**The exercise**
Pick out the lines containing "scene".

**Data section**
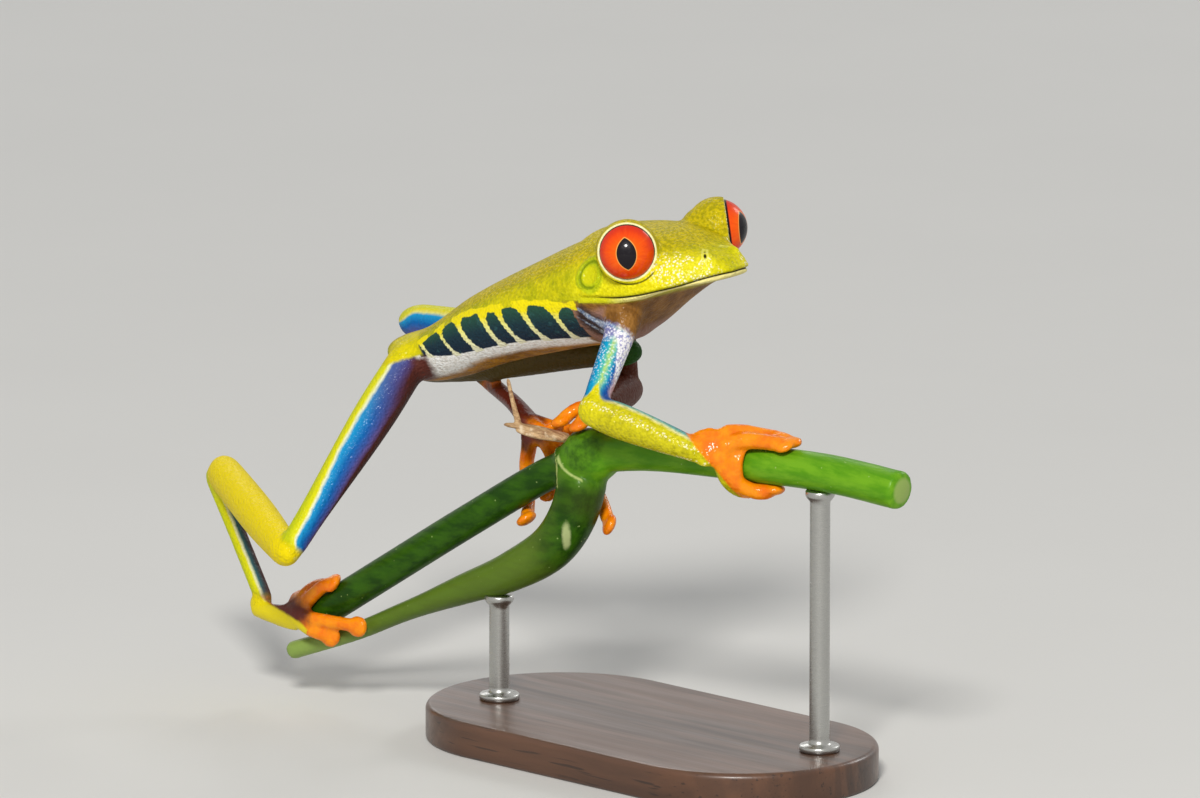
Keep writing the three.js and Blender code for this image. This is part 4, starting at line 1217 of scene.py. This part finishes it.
wet = eyeMaterial()
for name, one in eyes.items():
    finished(eyeball(name, one), wet, "eye", "eye_" + name.lower())


# vine

def vineBody():
    middle = arr(vine["node"])
    solids = [
        tube(vine["rear"], vine["rearGirth"], around=40, rows=120, cap=0.012),
        tube(vine["front"], vine["frontGirth"], around=40, rows=120, cap=0.012),
        tube(vine["petiole"], vine["petioleGirth"], (0, 1, 0), around=40, rows=120, cap=0.012),
        ellipsoid(middle, vine["nodeSize"], around=48, rows=30),
        tube(vine["swelling"], vine["swellingGirth"], around=40),
    ]
    points, quads = fused(solids, 0.3)
    points = relaxed(points, quads, 8, 0.5, back=1.04)
    near = bump(lengths(points - middle), 3.4)
    points = relaxed(points, quads, 20, 0.5 * near)
    triangles = np.vstack([quads[:, [0, 1, 2]], quads[:, [0, 2, 3]]])
    normals = normalsOf(points, triangles)
    # a wavering ridge round the rear side of the node
    off = points - middle
    distance, spin = lengths(off), np.arctan2(off[:, 2], off[:, 1])
    wander = 0.25 * np.sin(3 * spin + 1) + 0.12 * np.sin(7 * spin)
    rings = bump(off @ unit(arr(-1, -0.2, -0.5)) - 3.1 - wander, 0.22) * (distance < 5) * (off[:, 2] > -3)
    # the collar where the petiole leaves the node
    level, height = off @ across, off @ arr(-0.147, 0.147, 0.978)
    collar = np.hypot(level, height - 0.8) - 3.4
    onCollar = least(-0.9 - level, 2.4 - height, off @ towards)
    lifted = bump(collar, 0.28) * smooth(onCollar, -0.3, 0.4)
    points = points + (0.14 * rings + 0.16 * lifted)[:, None] * normals
    fit = {stem: lengths(nearestOn(points, route(vine[stem], 120))[1])
           for stem in ("rear", "front", "petiole")}
    onPetiole = fit["rear"] - fit["petiole"] - 0.2
    cuts = []
    for stem, end, way in vine["cuts"]:
        past = points - arr(vine[stem][end])
        cuts.append(np.minimum(past @ unit(arr(way)) + 0.12, vine["cutReach"] - lengths(past)))
    fromScar = points - arr(vine["scar"])
    scar = 0.42 - np.hypot(fromScar @ across, fromScar[:, 2] / 3.2)
    made = meshObject("vine", points, triangles)
    keep(made, {"rear": fit["front"] - np.minimum(fit["rear"], fit["petiole"]) - 0.5,
                "petiole": np.minimum(onPetiole, (14 - points[:, 0]) * 0.3),
                "paler": np.minimum(onPetiole, (-11 - points[:, 0]) * 0.3),
                "node": 2.9 - distance + 0.25 * off[:, 2],
                "shaded": 2.4 - lengths(points - arr(vine["shade"])),
                "ridge": 0.12 - (1 - rings) * 0.5, "collar": collar, "onCollar": onCollar,
                "scar": np.where(fromScar @ towards > -1.5, scar, -1),
                "cut": np.maximum.reduce(cuts)})
    return made


finished(vineBody(), vineMaterial(), "vine", "perch_node", "perch_stem_rear", "perch_stem_front",
         "perch_petiole")


# the dry bract and its bristle

bract = {
    "root": (15, -3.4, 33.4), "tip": (8.4, -6, 34.3),
    "blade": [[0, 1.1, 0.45], [0.3, 0.9, 0.35], [0.7, 0.6, 0.3], [1, 0.25, 0.2]],
    "fold": [[0, 0.7, 0.4], [0.5, 0.6, 0.3], [1, 0.2, 0.2]],
    "bristle": [(9.9, -5.3, 34.2), (9.2, -5.5, 36.7), (8.6, -5.6, 38.9)],
    "bristleGirth": [[0, 0.36, 0.36], [0.5, 0.24, 0.24], [1, 0.2, 0.2]],
}


def bractBody():
    # a thin arched blade, the fold under it, and the bristle that stands on it
    root, tip = arr(bract["root"]), arr(bract["tip"])
    middle = (root + tip) / 2
    solids = [
        tube([root, middle + arr(0, 0, 0.25), tip], bract["blade"], around=24, rows=50),
        tube([root, middle + arr(0, -0.4, -0.3), tip + arr(1.5, 0.2, -0.4)], bract["fold"],
             around=24, rows=50),
        tube(bract["bristle"], bract["bristleGirth"], (0, 1, 0), around=16, rows=40),
    ]
    points, quads = fused(solids, 0.12)
    return meshObject("dry_bract", relaxed(points, quads, 5, 0.5, back=1.04), quads)


finished(bractBody(), bractMaterial(), "dry_bract", "perch_bract")


# stand

def standBase(around=160):
    # a long rounded outline carried up a profile of insets and heights
    thick, foot, edge = base["thick"], base["foot"], base["edge"]
    bend = np.linspace(0, np.pi / 2, base["facets"])
    insets = np.concatenate([[9, 2, 0.7], foot * (1 - np.sin(bend)), [0, 0],
                             edge * (1 - np.cos(bend)), [2, 9]])
    heights = np.concatenate([[0, 0, 0], foot * (1 - np.cos(bend)), [1.2, 2.4],
                              thick - edge + edge * np.sin(bend), [thick, thick]])
    angle = 2 * np.pi * (np.arange(around) + 0.5) / around
    half = (base["length"] - base["width"]) / 2
    radius = base["width"] / 2 - insets[:, None]
    centre = arr(base["middle"][0], base["middle"][1], base["top"] - thick)
    rings = np.stack([radius * np.cos(angle) + half * np.sign(np.cos(angle)), radius * np.sin(angle),
                      heights[:, None] * np.ones(around)], -1)
    return closedRings(rings + centre, centre[None], centre[None] + arr(0, 0, thick))


# a rod's radius and height: up from the base at its foot, and down from the cup's rim at its top
rods = {"above": 0.7,
        "foot": [(0.9, 0), (1.9, 0), (2, 0.1), (2, 0.5), (1.9, 0.62), (1.25, 0.7), (1.02, 0.95), (1, 1.3)],
        "cup": [(1, -1.4), (1.02, -1.1), (1.35, -0.7), (1.45, -0.5), (1.45, -0.1), (1.35, 0), (0.5, 0)]}


def rod(node, around=48):
    # a turned rod: a low collar on the base, the shaft, and a small cup under the vine
    low, high = (arr(corner) * 1000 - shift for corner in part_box(node))
    x, y = ((low + high) / 2)[:2]
    bottom, top = base["top"], high[2] + rods["above"]
    foot, cup = arr(rods["foot"]), arr(rods["cup"])
    radius = np.concatenate([foot[:, 0], cup[:, 0]])
    height = np.concatenate([bottom + foot[:, 1], top + cup[:, 1]])
    angle = 2 * np.pi * np.arange(around) / around
    rings = np.stack([x + radius[:, None] * np.cos(angle), y + radius[:, None] * np.sin(angle),
                      height[:, None] * np.ones(around)], -1)
    return closedRings(rings, arr([(x, y, bottom)]), arr([(x, y, top)]))


finished(meshObject("stand_plate", *standBase()), woodMaterial(), "base_wood", "stand_base")
steel = steelMaterial()
for place in ("rear", "front"):
    node = "stand_rod_" + place
    finished(meshObject("turned_rod_" + place, *rod(node)), steel, "rod_steel", node)


# floor, light and camera

# the floor and the lamps' sizes are in metres; each lamp's place is measured from the camera's aim
studio = {
    "floor": 4, "paper": [(222, 221, 217), (218, 217, 213)], "patch": 40,
    "wall": (228, 227, 224), "wallStrength": 0.85, "sky": (0.95, 0.97, 1, 1), "skyStrength": 0.32,
    "lamps": {"key": {"offset": (0.5, -0.64, 0.59), "size": 0.2, "energy": 8.2, "color": (1, 0.98, 0.95)},
              "side": {"offset": (-0.8, 0.5, 0.5), "size": 0.5, "energy": 1.2, "color": (1, 1, 1)},
              "back": {"offset": (0, 0.9, 0.5), "size": 0.3, "energy": 1.4, "color": (1, 1, 1)}},
}
camera = {"aim": (23.0, -7.1, 39.2), "distance": 1500, "back": (0.6917, -0.6917, 0.2079),
          "lens": 459, "sensor_width": 36, "clip_start": 0.05, "clip_end": 30}


def floorPiece():
    corners = [(-1, -1, 0), (1, -1, 0), (1, 1, 0), (-1, 1, 0)]
    made = meshObject("floor", arr(corners) * studio["floor"], np.array([[0, 1, 2, 3]]), metres=False)
    paper, tree, shader = material("pale_floor", 0.8)
    tones = [tone(*paint) for paint in studio["paper"]]
    connect(tree, shader, baseColor=mixed(tree, spots(tree, studio["patch"]), *tones))
    made.data.materials.append(paper)
    return made


def studioWorld():
    # a pale wall to the camera and in reflections, and a softer light on everything
    world = bpy.data.worlds.new("studio")
    world.use_nodes = True
    tree = world.node_tree
    tree.nodes.clear()
    path = put(tree, "LightPath")
    seen = maths(tree, "MAXIMUM", path.outputs["Is Camera Ray"], path.outputs["Is Glossy Ray"])
    soft = put(tree, "Background", {"Color": studio["sky"], "Strength": studio["skyStrength"]})
    wall = put(tree, "Background", {"Color": tone(*studio["wall"]), "Strength": studio["wallStrength"]})
    both = put(tree, "MixShader", {0: seen, 1: soft.outputs[0], 2: wall.outputs[0]})
    put(tree, "OutputWorld", {"Surface": both.outputs[0]})
    return world


def pointed(name, data, offset, settings):
    # a lamp or camera at an offset from the aim, in metres, that looks at it
    for key, value in settings.items():
        setattr(data, key, value)
    made = bpy.data.objects.new(name, data)
    scene.collection.objects.link(made)
    made.location = Vector(toFrame(camera["aim"])) + offset
    made.rotation_euler = (-offset).to_track_quat("-Z", "Y").to_euler()
    return made


floorPiece()
scene.world = studioWorld()
for name, lamp in studio["lamps"].items():
    settings = {"shape": "DISK", **lamp}
    offset = Vector(settings.pop("offset"))
    pointed(name, bpy.data.lights.new(name, "AREA"), offset, settings)
back = Vector(camera["back"]).normalized() * camera["distance"] / 1000
view = {key: camera[key] for key in ("lens", "sensor_width", "clip_start", "clip_end")}
scene.camera = pointed("camera", bpy.data.cameras.new("camera"), back, view)
scene.view_settings.view_transform = "Standard"
print("stage, light and camera")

**Solution to the exercise**
Keep writing the three.js and Blender code for this image. This is part 4, starting at line 1217 of scene.py. This part finishes it.
    scene.collection.objects.link(made)
scene.world = studioWorld()
scene.camera = pointed("camera", bpy.data.cameras.new("camera"), back, view)
scene.view_settings.view_transform = "Standard"